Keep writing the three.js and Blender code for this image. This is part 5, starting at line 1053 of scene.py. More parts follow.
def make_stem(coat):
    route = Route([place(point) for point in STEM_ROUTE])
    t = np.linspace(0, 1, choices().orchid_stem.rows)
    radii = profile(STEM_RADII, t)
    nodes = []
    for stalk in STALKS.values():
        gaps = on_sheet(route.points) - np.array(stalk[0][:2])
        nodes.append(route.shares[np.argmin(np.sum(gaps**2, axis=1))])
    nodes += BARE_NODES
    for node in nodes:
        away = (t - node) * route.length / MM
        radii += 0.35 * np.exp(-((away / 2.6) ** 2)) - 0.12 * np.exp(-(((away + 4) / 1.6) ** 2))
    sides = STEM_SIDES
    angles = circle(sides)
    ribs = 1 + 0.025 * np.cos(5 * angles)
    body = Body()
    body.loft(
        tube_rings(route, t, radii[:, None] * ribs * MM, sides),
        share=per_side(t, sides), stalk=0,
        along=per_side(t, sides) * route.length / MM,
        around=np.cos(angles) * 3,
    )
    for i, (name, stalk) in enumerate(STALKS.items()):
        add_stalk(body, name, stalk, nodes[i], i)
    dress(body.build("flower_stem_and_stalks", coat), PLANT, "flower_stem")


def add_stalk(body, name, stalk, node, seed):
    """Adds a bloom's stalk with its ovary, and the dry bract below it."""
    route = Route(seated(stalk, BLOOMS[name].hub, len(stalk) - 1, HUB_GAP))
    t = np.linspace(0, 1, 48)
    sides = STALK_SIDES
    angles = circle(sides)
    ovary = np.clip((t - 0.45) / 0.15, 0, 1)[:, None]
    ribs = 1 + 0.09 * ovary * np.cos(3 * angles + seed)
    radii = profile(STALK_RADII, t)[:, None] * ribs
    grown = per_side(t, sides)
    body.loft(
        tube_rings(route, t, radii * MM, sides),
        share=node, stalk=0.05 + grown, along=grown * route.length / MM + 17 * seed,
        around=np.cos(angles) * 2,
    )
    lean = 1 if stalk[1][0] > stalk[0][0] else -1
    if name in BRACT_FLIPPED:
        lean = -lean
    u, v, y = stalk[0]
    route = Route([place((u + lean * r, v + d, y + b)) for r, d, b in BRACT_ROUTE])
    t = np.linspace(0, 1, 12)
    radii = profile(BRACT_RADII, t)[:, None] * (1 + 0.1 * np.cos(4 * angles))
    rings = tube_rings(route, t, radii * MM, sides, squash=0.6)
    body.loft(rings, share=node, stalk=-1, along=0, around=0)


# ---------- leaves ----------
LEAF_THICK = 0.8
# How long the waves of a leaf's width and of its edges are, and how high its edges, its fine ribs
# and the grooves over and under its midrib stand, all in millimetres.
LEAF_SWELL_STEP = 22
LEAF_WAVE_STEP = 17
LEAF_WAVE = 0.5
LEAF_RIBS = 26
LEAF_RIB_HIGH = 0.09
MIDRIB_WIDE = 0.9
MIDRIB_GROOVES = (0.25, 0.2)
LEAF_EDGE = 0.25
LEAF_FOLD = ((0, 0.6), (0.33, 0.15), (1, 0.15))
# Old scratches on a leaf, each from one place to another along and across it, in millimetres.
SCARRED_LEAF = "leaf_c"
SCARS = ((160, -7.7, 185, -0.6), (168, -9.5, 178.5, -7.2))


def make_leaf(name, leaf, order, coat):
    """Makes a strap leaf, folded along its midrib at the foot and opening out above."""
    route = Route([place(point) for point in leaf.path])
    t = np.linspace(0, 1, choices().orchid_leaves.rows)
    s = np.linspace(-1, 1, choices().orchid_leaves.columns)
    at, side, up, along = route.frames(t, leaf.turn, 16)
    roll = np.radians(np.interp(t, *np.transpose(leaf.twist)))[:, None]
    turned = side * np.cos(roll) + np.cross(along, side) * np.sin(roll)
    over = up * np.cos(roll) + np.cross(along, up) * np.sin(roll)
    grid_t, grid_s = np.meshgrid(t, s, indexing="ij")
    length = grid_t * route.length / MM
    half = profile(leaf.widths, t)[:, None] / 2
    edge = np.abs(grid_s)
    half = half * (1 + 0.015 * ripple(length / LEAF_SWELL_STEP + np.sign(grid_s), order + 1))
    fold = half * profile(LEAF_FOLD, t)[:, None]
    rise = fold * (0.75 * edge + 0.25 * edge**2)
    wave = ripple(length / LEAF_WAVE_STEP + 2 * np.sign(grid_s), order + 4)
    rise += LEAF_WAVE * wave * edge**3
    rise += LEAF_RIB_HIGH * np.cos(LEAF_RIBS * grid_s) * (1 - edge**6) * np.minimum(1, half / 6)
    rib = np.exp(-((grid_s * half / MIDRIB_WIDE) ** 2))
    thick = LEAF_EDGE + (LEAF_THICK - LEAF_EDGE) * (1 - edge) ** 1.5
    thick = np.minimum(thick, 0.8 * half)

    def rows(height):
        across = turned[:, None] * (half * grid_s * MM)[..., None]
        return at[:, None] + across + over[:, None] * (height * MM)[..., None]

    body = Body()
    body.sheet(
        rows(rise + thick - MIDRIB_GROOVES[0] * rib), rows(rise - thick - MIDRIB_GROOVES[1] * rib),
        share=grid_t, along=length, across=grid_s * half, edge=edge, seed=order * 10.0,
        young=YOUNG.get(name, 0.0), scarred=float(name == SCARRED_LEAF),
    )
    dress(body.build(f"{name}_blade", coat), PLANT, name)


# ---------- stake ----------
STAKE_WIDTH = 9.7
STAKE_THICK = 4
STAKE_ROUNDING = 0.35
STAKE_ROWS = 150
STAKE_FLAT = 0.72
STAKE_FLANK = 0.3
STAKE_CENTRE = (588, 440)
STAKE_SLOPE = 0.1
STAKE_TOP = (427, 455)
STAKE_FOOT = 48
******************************
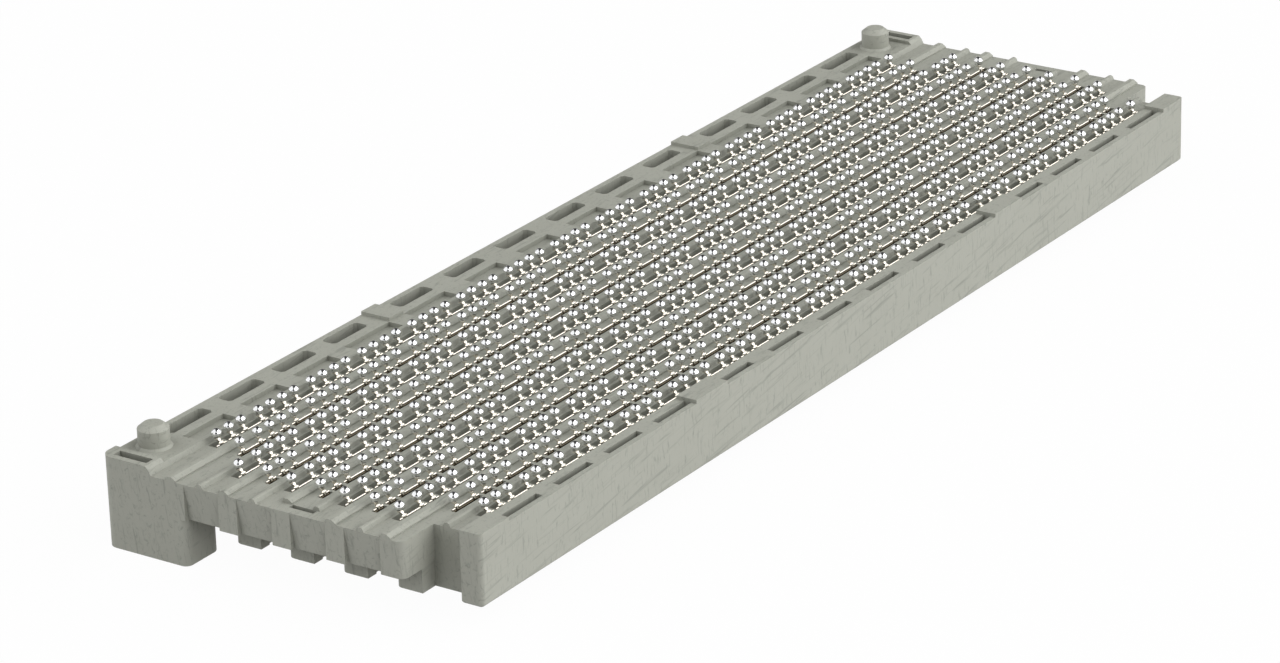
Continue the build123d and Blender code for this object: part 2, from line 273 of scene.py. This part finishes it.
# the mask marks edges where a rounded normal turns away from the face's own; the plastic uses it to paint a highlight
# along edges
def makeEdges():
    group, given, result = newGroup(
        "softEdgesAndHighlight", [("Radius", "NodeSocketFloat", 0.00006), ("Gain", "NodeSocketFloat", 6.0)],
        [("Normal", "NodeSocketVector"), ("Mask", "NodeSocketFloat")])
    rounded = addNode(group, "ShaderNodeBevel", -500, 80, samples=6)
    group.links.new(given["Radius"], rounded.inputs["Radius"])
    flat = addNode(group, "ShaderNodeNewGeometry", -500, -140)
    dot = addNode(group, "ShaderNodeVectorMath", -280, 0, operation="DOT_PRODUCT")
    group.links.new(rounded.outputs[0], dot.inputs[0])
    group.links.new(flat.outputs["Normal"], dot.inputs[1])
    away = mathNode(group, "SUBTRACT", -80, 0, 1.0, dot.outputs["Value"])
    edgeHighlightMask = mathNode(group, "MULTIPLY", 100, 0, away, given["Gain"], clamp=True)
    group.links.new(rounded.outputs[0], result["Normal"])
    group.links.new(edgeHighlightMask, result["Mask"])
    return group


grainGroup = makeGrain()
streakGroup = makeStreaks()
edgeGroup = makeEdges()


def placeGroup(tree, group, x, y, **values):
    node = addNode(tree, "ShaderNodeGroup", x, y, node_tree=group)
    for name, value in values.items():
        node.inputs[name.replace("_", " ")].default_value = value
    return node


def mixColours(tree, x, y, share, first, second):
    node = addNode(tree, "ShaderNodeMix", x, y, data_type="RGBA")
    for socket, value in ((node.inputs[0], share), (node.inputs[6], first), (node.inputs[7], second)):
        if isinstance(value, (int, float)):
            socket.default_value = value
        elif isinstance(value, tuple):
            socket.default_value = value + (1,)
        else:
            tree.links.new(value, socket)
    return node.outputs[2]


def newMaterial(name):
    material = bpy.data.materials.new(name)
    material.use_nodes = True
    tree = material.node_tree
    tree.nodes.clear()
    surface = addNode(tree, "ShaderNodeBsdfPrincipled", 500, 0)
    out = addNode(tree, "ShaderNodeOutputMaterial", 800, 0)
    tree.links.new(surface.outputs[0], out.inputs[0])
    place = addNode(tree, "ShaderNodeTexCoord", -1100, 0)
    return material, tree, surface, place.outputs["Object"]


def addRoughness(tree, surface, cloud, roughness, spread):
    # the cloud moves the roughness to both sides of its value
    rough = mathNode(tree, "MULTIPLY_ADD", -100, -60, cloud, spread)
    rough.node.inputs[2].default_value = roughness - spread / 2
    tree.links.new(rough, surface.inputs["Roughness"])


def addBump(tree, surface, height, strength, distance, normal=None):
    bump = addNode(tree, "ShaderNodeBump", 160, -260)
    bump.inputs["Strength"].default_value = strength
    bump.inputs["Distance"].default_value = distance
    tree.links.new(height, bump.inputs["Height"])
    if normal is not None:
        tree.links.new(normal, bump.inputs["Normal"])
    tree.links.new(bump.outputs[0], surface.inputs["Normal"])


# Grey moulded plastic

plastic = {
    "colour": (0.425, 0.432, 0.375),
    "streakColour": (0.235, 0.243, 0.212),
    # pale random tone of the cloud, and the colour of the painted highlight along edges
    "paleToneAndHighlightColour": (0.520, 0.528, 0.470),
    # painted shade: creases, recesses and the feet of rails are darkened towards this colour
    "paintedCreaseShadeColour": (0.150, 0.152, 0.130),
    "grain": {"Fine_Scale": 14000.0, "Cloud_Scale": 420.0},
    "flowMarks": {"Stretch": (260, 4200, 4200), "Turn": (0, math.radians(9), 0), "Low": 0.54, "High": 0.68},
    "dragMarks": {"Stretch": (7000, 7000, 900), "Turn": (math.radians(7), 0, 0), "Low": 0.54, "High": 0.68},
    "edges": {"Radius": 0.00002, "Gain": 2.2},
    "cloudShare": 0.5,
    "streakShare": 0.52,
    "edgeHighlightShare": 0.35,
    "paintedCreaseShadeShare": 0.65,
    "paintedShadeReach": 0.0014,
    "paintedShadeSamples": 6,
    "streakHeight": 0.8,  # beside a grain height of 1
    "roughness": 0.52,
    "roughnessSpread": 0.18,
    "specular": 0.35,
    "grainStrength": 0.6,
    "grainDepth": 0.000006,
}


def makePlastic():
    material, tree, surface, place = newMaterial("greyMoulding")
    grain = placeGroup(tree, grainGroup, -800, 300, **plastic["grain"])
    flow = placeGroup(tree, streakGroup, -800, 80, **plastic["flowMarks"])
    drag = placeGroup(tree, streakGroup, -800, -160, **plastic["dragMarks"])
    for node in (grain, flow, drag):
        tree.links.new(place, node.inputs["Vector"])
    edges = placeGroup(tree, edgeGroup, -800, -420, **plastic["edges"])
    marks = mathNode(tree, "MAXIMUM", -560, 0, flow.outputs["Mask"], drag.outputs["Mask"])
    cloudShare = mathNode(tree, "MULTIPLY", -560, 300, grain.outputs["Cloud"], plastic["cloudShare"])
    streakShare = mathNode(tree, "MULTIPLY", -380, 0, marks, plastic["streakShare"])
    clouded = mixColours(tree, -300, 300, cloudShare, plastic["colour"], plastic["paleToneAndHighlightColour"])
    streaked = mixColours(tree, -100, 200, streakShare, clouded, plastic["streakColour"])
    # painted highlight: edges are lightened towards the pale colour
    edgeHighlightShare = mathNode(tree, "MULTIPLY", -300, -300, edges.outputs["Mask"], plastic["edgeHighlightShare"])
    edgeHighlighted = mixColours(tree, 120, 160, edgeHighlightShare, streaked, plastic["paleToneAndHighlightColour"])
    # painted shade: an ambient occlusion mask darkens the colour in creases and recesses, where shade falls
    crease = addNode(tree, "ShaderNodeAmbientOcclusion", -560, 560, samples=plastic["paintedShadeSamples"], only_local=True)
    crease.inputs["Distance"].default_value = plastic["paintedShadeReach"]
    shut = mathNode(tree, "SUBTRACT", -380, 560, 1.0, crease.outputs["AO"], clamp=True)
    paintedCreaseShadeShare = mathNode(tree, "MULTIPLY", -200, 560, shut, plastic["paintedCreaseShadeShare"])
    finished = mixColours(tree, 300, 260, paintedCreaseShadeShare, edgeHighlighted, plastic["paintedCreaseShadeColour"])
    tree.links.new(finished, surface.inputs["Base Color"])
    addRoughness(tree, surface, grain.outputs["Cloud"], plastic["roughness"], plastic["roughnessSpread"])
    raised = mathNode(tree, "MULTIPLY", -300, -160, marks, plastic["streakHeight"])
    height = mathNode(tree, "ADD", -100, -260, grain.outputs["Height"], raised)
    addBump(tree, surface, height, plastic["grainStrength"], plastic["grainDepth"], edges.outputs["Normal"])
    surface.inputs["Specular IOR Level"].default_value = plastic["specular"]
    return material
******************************
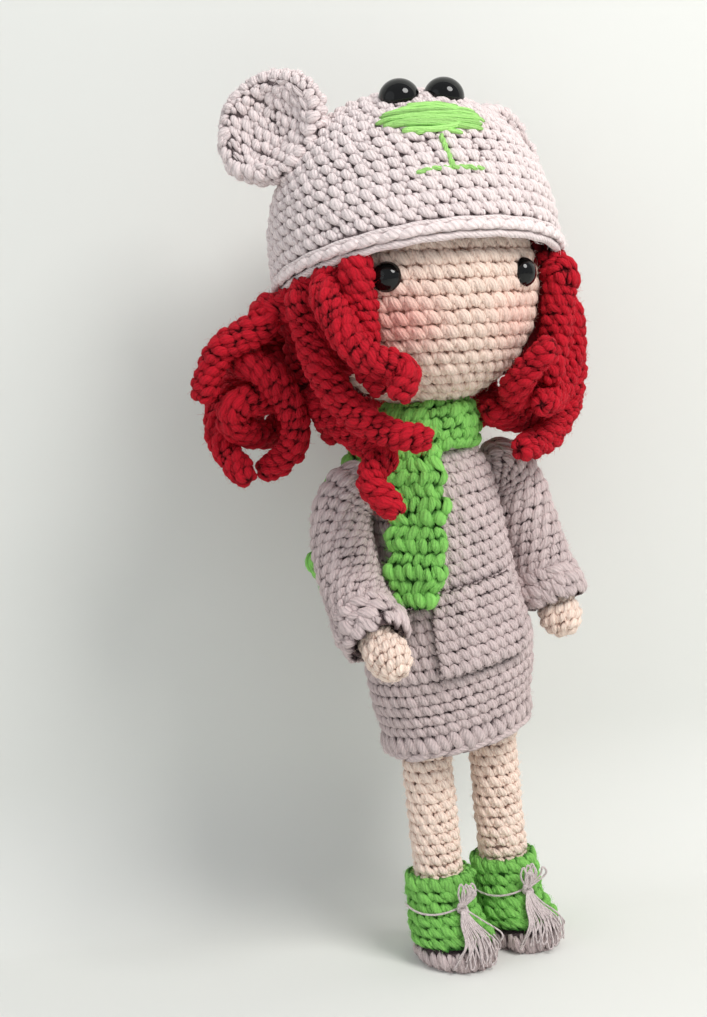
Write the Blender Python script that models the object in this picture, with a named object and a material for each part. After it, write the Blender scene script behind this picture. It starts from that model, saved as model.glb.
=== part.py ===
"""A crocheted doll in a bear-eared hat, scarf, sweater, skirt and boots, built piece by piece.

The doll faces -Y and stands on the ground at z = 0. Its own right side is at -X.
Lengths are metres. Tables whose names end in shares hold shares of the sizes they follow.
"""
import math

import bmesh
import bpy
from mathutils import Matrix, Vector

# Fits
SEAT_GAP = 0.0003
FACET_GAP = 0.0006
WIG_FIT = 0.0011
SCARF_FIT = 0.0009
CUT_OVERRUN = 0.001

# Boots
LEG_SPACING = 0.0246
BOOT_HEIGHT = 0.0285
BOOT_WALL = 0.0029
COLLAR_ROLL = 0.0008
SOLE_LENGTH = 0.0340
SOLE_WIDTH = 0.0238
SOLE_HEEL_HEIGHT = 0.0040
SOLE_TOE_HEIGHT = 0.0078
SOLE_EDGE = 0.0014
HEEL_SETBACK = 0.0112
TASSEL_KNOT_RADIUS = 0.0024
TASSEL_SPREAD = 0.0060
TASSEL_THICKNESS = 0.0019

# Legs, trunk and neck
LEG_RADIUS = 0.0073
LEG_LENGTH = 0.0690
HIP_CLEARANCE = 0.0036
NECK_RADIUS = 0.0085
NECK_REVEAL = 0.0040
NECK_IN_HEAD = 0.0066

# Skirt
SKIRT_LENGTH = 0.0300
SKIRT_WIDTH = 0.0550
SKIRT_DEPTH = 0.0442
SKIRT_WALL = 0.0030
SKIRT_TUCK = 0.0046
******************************
**WRITTEN TASK**
Exactly the lines from the line with "Write the Blender Python" to the line with "SKIRT_TUCK = 0.0046", both included, are to be extracted, and no others.

**WRITTEN SOLUTION**
Write the Blender Python script that models the object in this picture, with a named object and a material for each part. After it, write the Blender scene script behind this picture. It starts from that model, saved as model.glb.
=== part.py ===
"""A crocheted doll in a bear-eared hat, scarf, sweater, skirt and boots, built piece by piece.

The doll faces -Y and stands on the ground at z = 0. Its own right side is at -X.
Lengths are metres. Tables whose names end in shares hold shares of the sizes they follow.
"""
import math

import bmesh
import bpy
from mathutils import Matrix, Vector

# Fits
SEAT_GAP = 0.0003
FACET_GAP = 0.0006
WIG_FIT = 0.0011
SCARF_FIT = 0.0009
CUT_OVERRUN = 0.001

# Boots
LEG_SPACING = 0.0246
BOOT_HEIGHT = 0.0285
BOOT_WALL = 0.0029
COLLAR_ROLL = 0.0008
SOLE_LENGTH = 0.0340
SOLE_WIDTH = 0.0238
SOLE_HEEL_HEIGHT = 0.0040
SOLE_TOE_HEIGHT = 0.0078
SOLE_EDGE = 0.0014
HEEL_SETBACK = 0.0112
TASSEL_KNOT_RADIUS = 0.0024
TASSEL_SPREAD = 0.0060
TASSEL_THICKNESS = 0.0019

# Legs, trunk and neck
LEG_RADIUS = 0.0073
LEG_LENGTH = 0.0690
HIP_CLEARANCE = 0.0036
NECK_RADIUS = 0.0085
NECK_REVEAL = 0.0040
NECK_IN_HEAD = 0.0066

# Skirt
SKIRT_LENGTH = 0.0300
SKIRT_WIDTH = 0.0550
SKIRT_DEPTH = 0.0442
SKIRT_WALL = 0.0030
SKIRT_TUCK = 0.0046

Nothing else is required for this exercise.